SUPPLIED DATA:
--
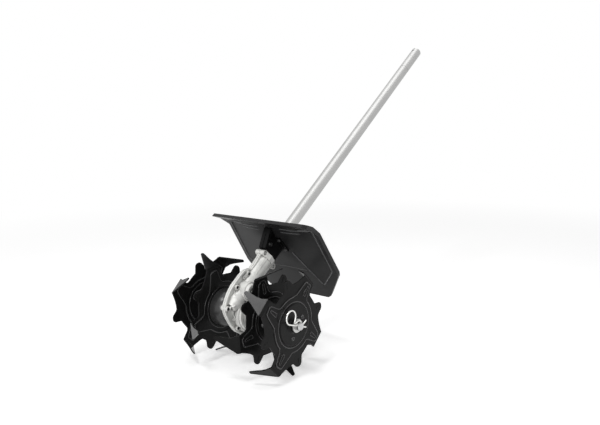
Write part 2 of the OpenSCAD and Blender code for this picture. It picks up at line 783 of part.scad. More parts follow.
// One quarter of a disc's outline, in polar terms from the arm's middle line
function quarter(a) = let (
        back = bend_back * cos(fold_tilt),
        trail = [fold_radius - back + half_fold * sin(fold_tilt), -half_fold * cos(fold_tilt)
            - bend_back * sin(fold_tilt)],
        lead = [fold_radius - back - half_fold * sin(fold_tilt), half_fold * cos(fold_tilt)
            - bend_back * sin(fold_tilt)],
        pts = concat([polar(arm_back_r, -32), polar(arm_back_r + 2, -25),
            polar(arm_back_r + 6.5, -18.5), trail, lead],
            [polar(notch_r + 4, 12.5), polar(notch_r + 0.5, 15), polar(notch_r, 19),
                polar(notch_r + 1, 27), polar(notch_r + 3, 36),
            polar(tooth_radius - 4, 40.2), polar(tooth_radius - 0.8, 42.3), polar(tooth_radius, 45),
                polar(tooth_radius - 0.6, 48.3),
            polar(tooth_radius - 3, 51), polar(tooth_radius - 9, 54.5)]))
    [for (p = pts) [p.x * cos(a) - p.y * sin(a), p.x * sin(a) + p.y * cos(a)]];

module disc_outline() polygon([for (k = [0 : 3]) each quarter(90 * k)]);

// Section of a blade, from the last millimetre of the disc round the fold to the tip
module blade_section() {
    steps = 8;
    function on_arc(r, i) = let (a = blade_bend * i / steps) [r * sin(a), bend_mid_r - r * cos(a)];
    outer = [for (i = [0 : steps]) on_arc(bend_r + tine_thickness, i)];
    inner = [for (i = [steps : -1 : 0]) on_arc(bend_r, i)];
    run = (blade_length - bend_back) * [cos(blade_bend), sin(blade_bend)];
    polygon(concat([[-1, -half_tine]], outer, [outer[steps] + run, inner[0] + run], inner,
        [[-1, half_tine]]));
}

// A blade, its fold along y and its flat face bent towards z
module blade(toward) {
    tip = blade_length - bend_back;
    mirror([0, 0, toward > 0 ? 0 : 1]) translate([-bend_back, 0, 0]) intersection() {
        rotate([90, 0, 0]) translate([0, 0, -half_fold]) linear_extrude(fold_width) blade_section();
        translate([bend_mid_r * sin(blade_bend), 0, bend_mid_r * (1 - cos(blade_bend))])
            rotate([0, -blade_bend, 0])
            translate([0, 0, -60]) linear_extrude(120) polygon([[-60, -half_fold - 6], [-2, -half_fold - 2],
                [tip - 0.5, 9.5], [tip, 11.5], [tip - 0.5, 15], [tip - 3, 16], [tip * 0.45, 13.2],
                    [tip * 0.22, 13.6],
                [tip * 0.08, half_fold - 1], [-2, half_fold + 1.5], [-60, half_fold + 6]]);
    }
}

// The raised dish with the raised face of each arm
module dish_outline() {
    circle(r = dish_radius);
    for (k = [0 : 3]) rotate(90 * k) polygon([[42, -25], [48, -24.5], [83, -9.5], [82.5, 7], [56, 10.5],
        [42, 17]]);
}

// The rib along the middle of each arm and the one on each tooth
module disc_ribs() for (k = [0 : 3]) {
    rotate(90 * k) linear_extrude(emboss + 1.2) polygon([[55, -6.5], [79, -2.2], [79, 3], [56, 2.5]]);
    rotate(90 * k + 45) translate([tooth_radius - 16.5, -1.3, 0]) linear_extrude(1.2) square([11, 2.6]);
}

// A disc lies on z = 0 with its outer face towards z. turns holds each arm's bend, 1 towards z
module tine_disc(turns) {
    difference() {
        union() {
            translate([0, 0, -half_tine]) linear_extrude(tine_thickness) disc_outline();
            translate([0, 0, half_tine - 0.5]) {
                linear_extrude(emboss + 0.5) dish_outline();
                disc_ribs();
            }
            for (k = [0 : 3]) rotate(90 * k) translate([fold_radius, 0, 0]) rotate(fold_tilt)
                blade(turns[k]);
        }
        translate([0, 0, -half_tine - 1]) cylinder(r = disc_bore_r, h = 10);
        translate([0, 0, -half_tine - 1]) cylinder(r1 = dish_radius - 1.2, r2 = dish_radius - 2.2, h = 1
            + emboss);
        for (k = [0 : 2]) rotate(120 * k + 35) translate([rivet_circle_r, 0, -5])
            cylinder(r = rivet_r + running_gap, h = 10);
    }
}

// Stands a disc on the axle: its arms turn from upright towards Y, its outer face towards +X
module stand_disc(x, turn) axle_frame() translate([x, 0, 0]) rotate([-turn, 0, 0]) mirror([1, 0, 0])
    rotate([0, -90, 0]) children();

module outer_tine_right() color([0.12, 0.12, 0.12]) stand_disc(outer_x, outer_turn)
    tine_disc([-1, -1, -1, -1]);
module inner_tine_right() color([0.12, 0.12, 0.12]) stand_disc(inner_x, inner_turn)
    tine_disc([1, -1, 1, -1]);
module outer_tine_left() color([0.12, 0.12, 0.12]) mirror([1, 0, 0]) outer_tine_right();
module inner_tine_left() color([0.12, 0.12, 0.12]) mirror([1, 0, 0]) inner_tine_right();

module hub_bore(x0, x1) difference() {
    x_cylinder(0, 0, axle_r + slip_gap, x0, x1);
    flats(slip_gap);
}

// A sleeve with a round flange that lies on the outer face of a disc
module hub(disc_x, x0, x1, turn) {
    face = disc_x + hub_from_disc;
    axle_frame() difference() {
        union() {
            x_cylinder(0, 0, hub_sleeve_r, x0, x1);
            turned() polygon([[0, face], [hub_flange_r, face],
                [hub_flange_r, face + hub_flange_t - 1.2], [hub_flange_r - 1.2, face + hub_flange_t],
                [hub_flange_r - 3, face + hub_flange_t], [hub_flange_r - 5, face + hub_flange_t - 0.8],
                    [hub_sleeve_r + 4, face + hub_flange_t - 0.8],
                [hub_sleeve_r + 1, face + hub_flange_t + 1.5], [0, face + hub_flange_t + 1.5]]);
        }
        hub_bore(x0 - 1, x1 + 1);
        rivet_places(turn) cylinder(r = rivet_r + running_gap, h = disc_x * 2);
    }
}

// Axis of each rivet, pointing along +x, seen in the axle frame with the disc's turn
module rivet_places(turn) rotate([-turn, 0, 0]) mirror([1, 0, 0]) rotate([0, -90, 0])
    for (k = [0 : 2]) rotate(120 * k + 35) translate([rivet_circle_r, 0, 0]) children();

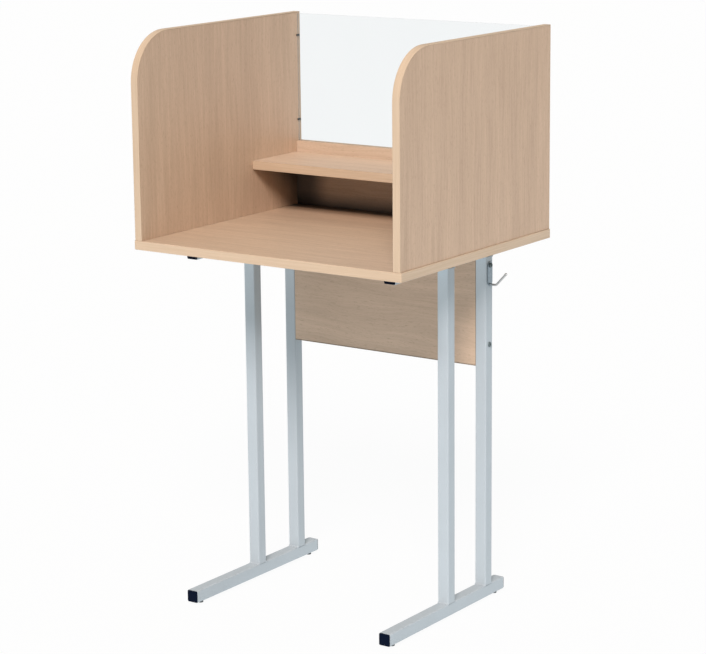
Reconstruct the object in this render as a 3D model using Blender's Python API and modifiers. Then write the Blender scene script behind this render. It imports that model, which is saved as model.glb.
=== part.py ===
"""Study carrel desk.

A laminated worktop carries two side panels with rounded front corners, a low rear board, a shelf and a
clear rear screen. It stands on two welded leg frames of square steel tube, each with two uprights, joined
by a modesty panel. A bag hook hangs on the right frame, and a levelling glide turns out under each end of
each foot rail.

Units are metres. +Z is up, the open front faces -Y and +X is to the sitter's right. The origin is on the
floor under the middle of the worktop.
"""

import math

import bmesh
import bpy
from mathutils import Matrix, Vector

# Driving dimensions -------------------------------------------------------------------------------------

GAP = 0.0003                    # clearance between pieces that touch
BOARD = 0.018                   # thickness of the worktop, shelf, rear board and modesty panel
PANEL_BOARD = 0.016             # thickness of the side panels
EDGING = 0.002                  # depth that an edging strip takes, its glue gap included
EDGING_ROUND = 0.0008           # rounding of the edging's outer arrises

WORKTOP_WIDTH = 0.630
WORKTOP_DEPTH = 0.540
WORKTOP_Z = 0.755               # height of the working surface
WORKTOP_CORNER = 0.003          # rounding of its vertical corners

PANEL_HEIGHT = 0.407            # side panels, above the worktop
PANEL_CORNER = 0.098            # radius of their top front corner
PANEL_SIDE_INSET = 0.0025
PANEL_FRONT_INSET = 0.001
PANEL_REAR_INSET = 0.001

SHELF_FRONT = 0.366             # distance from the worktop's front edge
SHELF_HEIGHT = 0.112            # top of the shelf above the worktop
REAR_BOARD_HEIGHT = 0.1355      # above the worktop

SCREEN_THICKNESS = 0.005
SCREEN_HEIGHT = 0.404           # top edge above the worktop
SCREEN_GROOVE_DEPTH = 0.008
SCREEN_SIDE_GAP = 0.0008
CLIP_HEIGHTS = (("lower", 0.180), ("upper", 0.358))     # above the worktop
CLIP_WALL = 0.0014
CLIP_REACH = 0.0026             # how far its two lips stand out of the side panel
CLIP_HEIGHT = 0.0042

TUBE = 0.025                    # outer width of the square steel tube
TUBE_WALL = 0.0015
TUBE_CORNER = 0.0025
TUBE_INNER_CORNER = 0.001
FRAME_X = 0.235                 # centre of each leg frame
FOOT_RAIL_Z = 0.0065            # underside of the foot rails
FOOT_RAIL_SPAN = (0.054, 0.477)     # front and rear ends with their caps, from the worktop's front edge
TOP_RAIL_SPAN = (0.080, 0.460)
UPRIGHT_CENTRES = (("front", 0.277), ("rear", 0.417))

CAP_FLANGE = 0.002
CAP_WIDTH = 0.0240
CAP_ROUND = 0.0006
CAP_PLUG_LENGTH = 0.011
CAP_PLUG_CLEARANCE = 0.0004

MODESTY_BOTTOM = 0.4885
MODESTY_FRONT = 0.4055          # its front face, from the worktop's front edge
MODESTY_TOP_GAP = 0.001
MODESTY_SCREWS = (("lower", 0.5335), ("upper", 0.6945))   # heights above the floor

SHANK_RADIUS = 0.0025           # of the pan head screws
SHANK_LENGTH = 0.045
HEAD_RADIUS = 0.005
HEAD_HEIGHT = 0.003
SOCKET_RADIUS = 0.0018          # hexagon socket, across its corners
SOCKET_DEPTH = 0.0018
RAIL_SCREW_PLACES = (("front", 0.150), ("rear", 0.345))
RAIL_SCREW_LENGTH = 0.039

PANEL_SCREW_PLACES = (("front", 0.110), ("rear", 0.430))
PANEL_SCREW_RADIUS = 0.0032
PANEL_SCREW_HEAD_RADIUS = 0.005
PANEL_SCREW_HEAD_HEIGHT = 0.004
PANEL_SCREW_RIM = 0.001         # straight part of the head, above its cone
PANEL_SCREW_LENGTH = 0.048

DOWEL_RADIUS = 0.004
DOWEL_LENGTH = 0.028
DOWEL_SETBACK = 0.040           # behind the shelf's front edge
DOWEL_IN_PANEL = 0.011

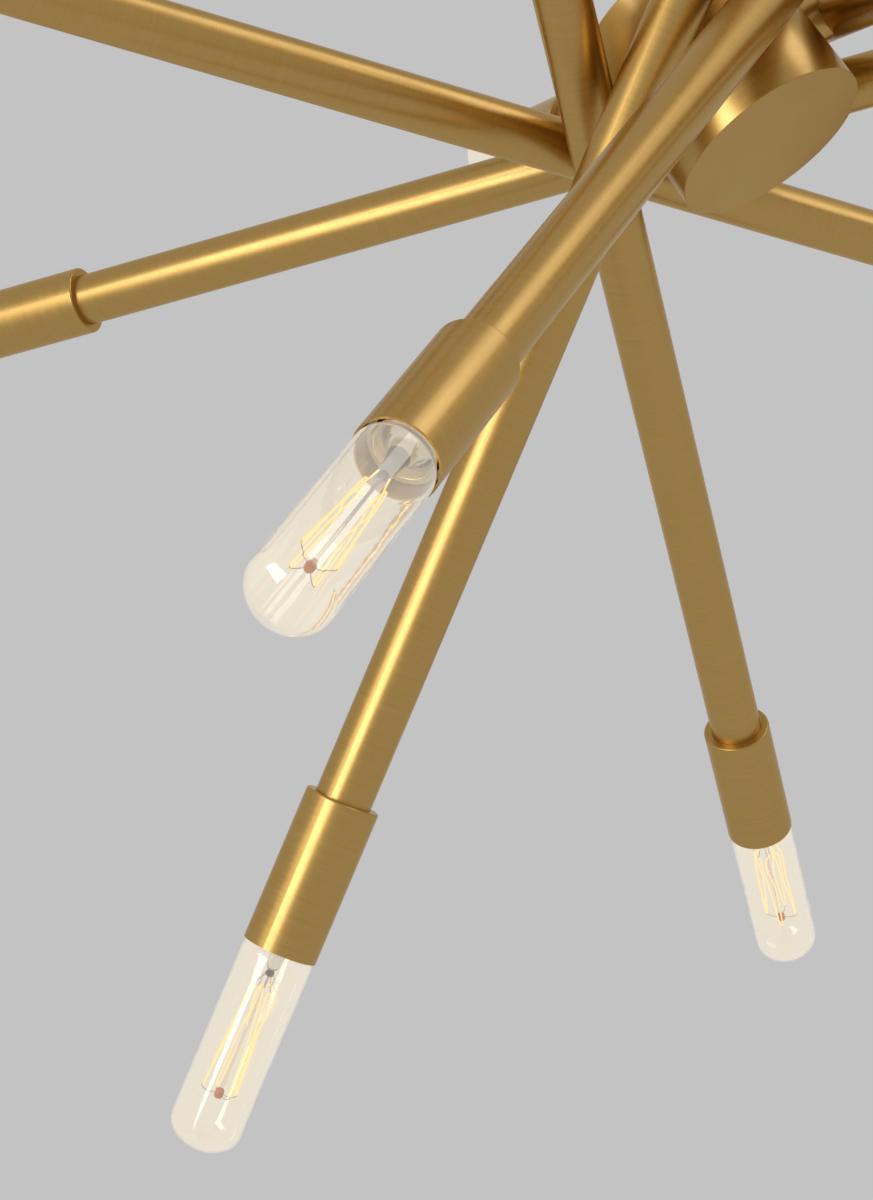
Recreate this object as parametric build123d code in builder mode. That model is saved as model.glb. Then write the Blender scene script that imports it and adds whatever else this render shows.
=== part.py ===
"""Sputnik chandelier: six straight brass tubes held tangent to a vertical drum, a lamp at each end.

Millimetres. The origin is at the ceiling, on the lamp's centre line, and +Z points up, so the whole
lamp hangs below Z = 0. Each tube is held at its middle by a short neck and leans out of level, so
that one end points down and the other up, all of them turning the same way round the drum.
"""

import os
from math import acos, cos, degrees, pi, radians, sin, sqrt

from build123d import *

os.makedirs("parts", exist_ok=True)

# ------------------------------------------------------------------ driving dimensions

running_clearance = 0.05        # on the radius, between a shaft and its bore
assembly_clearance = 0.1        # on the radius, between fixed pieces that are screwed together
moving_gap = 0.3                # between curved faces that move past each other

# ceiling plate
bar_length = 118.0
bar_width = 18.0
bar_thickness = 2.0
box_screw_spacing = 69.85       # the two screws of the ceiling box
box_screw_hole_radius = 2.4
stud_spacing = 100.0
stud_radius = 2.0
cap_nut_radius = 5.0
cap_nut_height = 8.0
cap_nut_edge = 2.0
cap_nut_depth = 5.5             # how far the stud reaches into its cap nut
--
SET TASK: Only the lines from the one with "Recreate this object" up to the one with "moving_gap = 0.3" should be repeated, both included, exactly as they appear.

EXERCISE ANSWER:
Recreate this object as parametric build123d code in builder mode. That model is saved as model.glb. Then write the Blender scene script that imports it and adds whatever else this render shows.
=== part.py ===
"""Sputnik chandelier: six straight brass tubes held tangent to a vertical drum, a lamp at each end.

Millimetres. The origin is at the ceiling, on the lamp's centre line, and +Z points up, so the whole
lamp hangs below Z = 0. Each tube is held at its middle by a short neck and leans out of level, so
that one end points down and the other up, all of them turning the same way round the drum.
"""

import os
from math import acos, cos, degrees, pi, radians, sin, sqrt

from build123d import *

os.makedirs("parts", exist_ok=True)

# ------------------------------------------------------------------ driving dimensions

running_clearance = 0.05        # on the radius, between a shaft and its bore
assembly_clearance = 0.1        # on the radius, between fixed pieces that are screwed together
moving_gap = 0.3                # between curved faces that move past each other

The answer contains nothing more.